今回はこの提言のポイントについて、情報を共有したいと思います。
①中長期的な副反応や胎児および出生児への安全性は確立していない。
②ただし、現時点でmRNAワクチンによる催奇性や胎児胎盤障害を起こすという報告はない。
③世界的に、接種のメリットがリスクを上回ると考えられており、妊婦をワクチン対象者から除外しない。
④特に、人口当たりの感染者が多い地域では、積極的な接種を考慮する。
⑤もし胎児異常があった時、その原因について混乱を招く恐れがあるため、器官形成期(妊娠12週まで)はワクチン接種を避ける。
⑥妊婦さんは、母児管理ができる産婦人科施設で接種することが望ましく、なるべく接種前後に超音波検査やドプラー検査などで胎児心拍を確認する。

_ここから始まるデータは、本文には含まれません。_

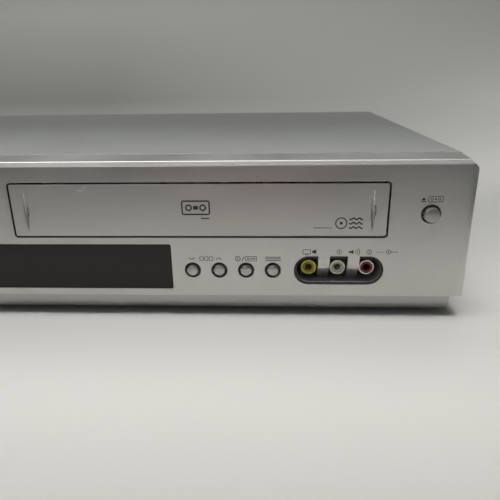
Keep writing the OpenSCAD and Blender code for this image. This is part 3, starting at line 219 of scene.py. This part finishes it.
def board_material():
    """Solder resist over copper: rings of a cell pattern give the traces, small dots the solder."""
    material, tree = blank("green_solder_resist")
    place = add(tree, "ShaderNodeTexCoord")
    cells = add(tree, "ShaderNodeTexVoronoi", {"Vector": (place, "Object"), "Scale": 1 / (7 * MM)},
                distance="CHEBYCHEV", feature="F1")
    bands = add(tree, "ShaderNodeMath", {0: (cells, "Distance"), 1: 26.0}, operation="MULTIPLY")
    waves = add(tree, "ShaderNodeMath", {0: (bands, "Value")}, operation="SINE")
    trace = add(tree, "ShaderNodeValToRGB", {"Fac": (waves, "Value")},
                [(0.55, linear("#1d5a34")), (0.75, linear("#2e7a4a"))])
    pads = add(tree, "ShaderNodeTexVoronoi", {"Vector": (place, "Object"), "Scale": 1 / (4 * MM)},
               feature="F1")
    solder = add(tree, "ShaderNodeValToRGB", {"Fac": (pads, "Distance")},
                 [(0.12, [1.0] * 4), (0.16, [0.0, 0.0, 0.0, 1.0])])
    body = add(tree, "ShaderNodeMix", {0: (solder, "Color"), 6: (trace, "Color"), 7: linear("#b9bbb4")},
               data_type="RGBA")
    relief = add(tree, "ShaderNodeBump",
                 {"Height": (waves, "Value"), "Strength": 0.4, "Distance": 0.03 * MM})
    skin = add(tree, "ShaderNodeBsdfPrincipled",
               {"Base Color": (body, 2), "Roughness": 0.4, "Normal": (relief, "Normal")})
    add(tree, "ShaderNodeOutputMaterial", {"Surface": (skin, "BSDF")})
    return material


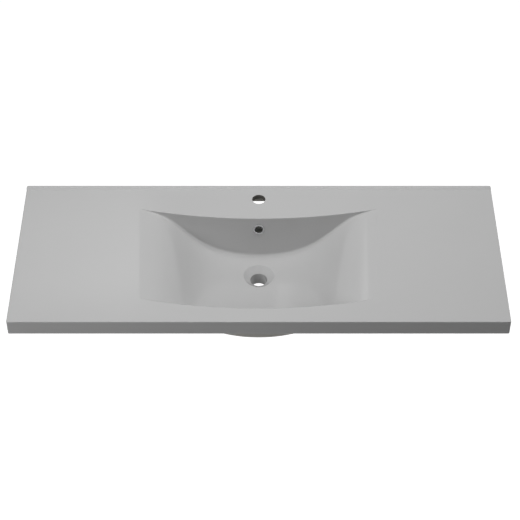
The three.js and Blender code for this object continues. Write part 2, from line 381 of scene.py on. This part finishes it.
def cutWindows(skin, columns, cells, arcs):
    # Take out the blocks of cells that make room for the waste and for the tap hole
    floorRow = sum(cells[:2]) + sum(arcs[:2])
    deckRow = sum(cells[:4]) + sum(arcs[:4])
    half = columns // 2
    wanted = []
    for centre, size, first, count in (
        (wasteY, waste["window"], floorRow, cells[2]),
        (tapY, tap["window"], deckRow, cells[4]),
    ):
        rows = range(first, first + count + 1)
        apart = {row: abs(skin.data.vertices[row * columns + half].co.y - centre) for row in rows}
        nearest = min(rows, key=apart.get)
        for row in range(nearest - size // 2, nearest + size // 2):
            start = row * (columns - 1) + half
            wanted += range(start - size // 2, start + size // 2)
    edit(skin)
    bpy.ops.mesh.select_mode(type="FACE")
    mesh = bmesh.from_edit_mesh(skin.data)
    mesh.faces.ensure_lookup_table()
    for index in wanted:
        mesh.faces[index].select_set(True)
    bmesh.update_edit_mesh(skin.data)
    bpy.ops.mesh.delete(type="FACE")
    cleanUp()
    bpy.ops.object.mode_set(mode="OBJECT")


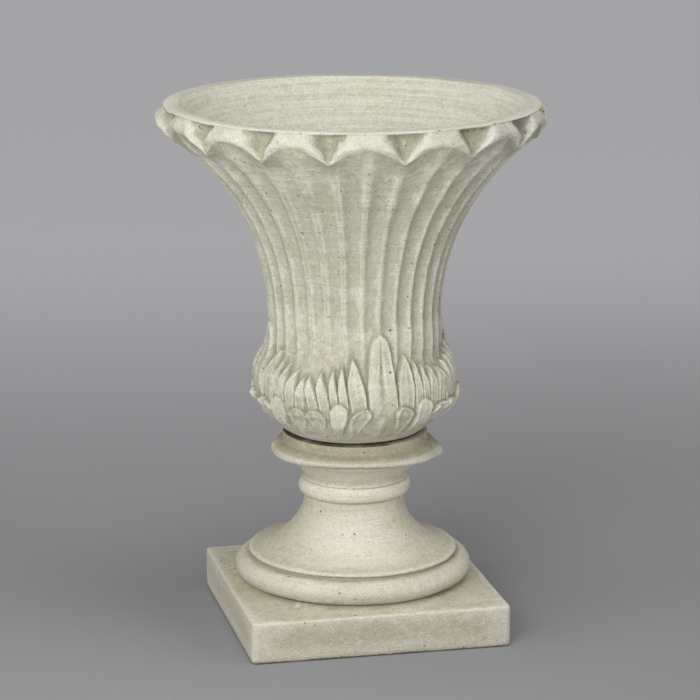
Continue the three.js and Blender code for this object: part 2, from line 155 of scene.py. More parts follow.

⑦集団接種や産科がない施設での接種の場合、接種前後1週間以内に妊婦健診を受診する。
⑧接種後30分は院内で経過観察する。
⑨妊娠を希望される女性は、可能であれば妊娠する前に接種を受けるようにする。尚、生ワクチンではないので、接種後の避妊は必要ない。
現時点では、妊婦さんに対する接種について十分な情報はありませんが、新型コロナウイルスに感染した妊婦さんの一部は重症化することが知られています。
そのため、アメリカでは妊婦さんへの接種を推奨しており、イギリスでも当初はワクチン接種を奨励していませんでしたが、希望者には接種をすべきであると方針が変わったそうです。
我が国では、妊婦さんに対する国としての明確な方針はありませんが、前述の学会の提言が参考になるのではと思います。
妊婦さんの場合、接種する前には産科主治医に相談し、メリットとリスクに関してご理解、ご納得頂いた上で、接種するかどうか判断しましょう。
尚、令和3年6月11日現在、当院での新型コロナワクチン接種は未定ですが、予定が決まり次第ご案内致します。